Amin's disavowal of Abrar's claim is bizarre. It is human curiosity to know "who done it." Sherlock Holmes would smirk at the puerile police and detectives of our agencies. When Abrar knew the persons responsible for the blasts would Amin not like to hear the names, like one of the monkeys closing its ear so that it does not hear evil? Amin says: "Abrar came to me around 20 hours (8 PM) and said that he knew who were behind the incident. But he did not give any name." Amin then says, "main ne kaha ya to naam batao mujhe ya to police ko naam batao". "Then Abrar remarked that he would talk about the matter later." Amin also denied what Abrar said about Vardha. He says that his sons did not donate blood for the injured in the blasts. They did not go with Abrar on 8-9-2006 anywhere. He also says that it is white lie "srasar jhoot" that Abrar gave out the names of the men behind the bombing on the night of 8-9-2006 at the house of his father in law Iqbal Chowdhary. Such vehement disavowal or "srasar jhoot" would make one recall what Albert Camus said about his book The Outsider. "Lying is not only saying what isn't true. It is also, in fact especially, saying more than is true and, in the case of the human heart, saying more than one feels."
The case is sub judice and the court would better find out the truth, especially how could the phone company not keep the caller data record (CDR) when the Additional Chief Secretary had ordered the interception of the phone 9823436801, which the ATS were already monitoring.

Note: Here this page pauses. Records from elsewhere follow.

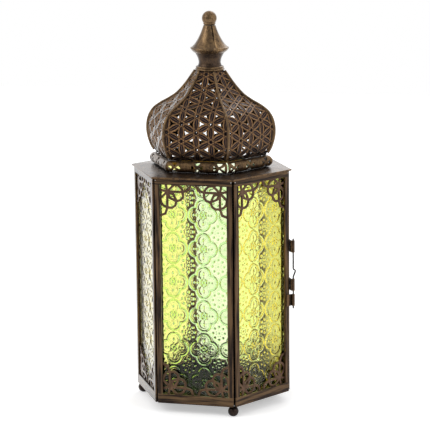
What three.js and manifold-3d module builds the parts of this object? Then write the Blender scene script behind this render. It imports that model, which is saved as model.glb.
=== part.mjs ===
// A hexagonal lantern of dark bronze sheet metal and pressed coloured glass.
// Six framed panes stand on a tray with ball feet, and one of them is a hinged door with a sliding
// bolt. A flared top plate carries a pierced collar, a pierced onion dome and a spun finial.
// Millimetres, +Z up. The origin is on the lantern's axis, on the surface that it stands on.
import * as THREE from 'three';
import { mergeVertices } from 'three/addons/utils/BufferGeometryUtils.js';
import Module from 'manifold-3d';

const wasm = await Module();
wasm.setup();

// Clearances
const seat = 0.3; // between a piece and what it is soldered to or rests on
const doorClearance = 0.6; // above and below the door's frame
const cornerGroove = 1.2; // between neighbouring frames, square to the groove

// The body: radii are from the axis to a corner of the hexagon
const bodyRadius = 71.5;
const bodyHeight = 199.7;
const bodyLift = 9; // from the table to the frames' lower edges

// The frames round the panes
const stileWidth = 5.6;
const topRail = 4.8;
const bottomRail = 8.4;
const frontLip = 1;
const backLip = 0.8;
const channelWall = 0.7;
const railChannel = 1.8; // how far the channel reaches into a rail
const edgeRound = 2.1; // how far the rounding of a frame's outer edge reaches along its face

// The panes and the sheet of fretwork in front of each
const paneThickness = 2.3;
const fretThickness = 1.2;
const fretStrut = 2;
const fretBorderInset = 0.3; // how far the sheet's border stays back behind the frame's lip
const fretHub = 6.1; // from both edges of the opening to the hub of a corner ornament
const fretSpoke = 14; // from the hub to the ends of the level and the upright spoke
const fretFan = 12; // degrees that the two short spokes lean towards the corner
const fretLeaf = 11.6; // from the hub to the tip of the diagonal leaf
const fretLeafWidth = 4.2;
const fretParting = 3.8; // from the hub to where the leaf parts from the level spoke
const fretReach = 0.93; // share of the opening's half width that an ornament reaches over
const fretLobeBulge = 2.8; // how far the inner lobes bulge past the line between their ends
const fretEndBulge = 2.5;
const fretArchBulge = 2;

// The tray that closes the bottom, and its feet
const trayThickness = 0.9;
const trayRim = 7;
const footDiameter = 10;
const footFlat = 0.3; // the flat that a ball foot has worn to
const footInset = 6; // from the body's corner to the foot's centre

// The top plate: a flat ring, sloping down from its crease to a folded edge
const plateOverhang = 1.5;
const plateEdge = 1.3;
const plateFold = 1; // how far the folded edge turns in underneath
const plateRise = 1.5;
const plateSheet = 1;
const plateCrease = 2; // from the collar's edge out to the crease
const plateHoleRadius = 44;

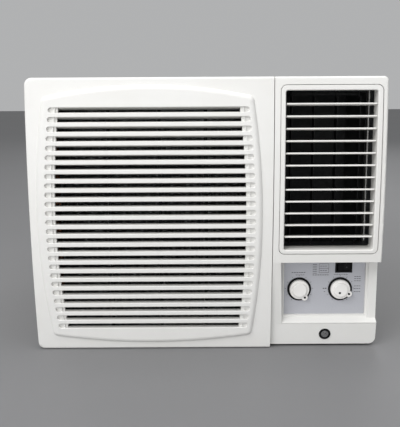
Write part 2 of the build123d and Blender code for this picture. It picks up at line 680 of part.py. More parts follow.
def control_block():
    """The stepped lower right of the front: strip, recess, shelf and band."""
    x0 = SEAM_X + SEAM_GAP
    band_front = face_y(BAND_TOP, -BAND_SETBACK)
    body = front_outline(x0, FRAME_BOTTOM, False)
    band = body & box(0, 400, FRONT_DEEP, 0, 0, BAND_TOP) & bulge(-BAND_SETBACK)
    slope = [
        (FRAME_BACK, BAND_TOP),
        (band_front, BAND_TOP),
        (face_y(STEP_Z), STEP_Z),
        (FRAME_BACK, STEP_Z),
    ]
    block = band + (body & prism_x(slope, x0, FRONT_HALF_W))
    beyond = FRONT_HALF_W + 5
    recess_plan = [
        (RECESS_X0, -HALF_DEPTH),
        (FASCIA_X0, FASCIA_Y),
        (FASCIA_X1, FASCIA_Y),
        (FASCIA_X1 + 4, STRIP_Y),
        (beyond, STRIP_Y),
        (beyond, -HALF_DEPTH),
    ]
    recess_side = [
        (FRONT_DEEP, BAND_TOP),
        (band_front, BAND_TOP),
        (FASCIA_Y, FASCIA_Z0),
        (FASCIA_Y, STEP_Z),
        (FRONT_DEEP, STEP_Z),
    ]
    recess = prism_z(recess_plan, 0, STEP_Z) & prism_x(recess_side, SEAM_X, beyond)
    groove_top = BAND_TOP - GROOVE_DROP
    groove = box(
        GROOVE_X0, beyond, FRONT_DEEP, band_front + GROOVE_DEPTH, groove_top - GROOVE_H, groove_top
    )
    return block - recess - groove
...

The local police had investigated the case until October 23 2006 when it was entrusted to ATS. CBI took over on December 21 only one day after ATS submitted its charge sheet. The order of the Additional Chief Secretary dated September 20, 2006 comes forty eight hours after the activation of mobile given to Abrar. Did the government wait for or connive at this switch back movement in investigation?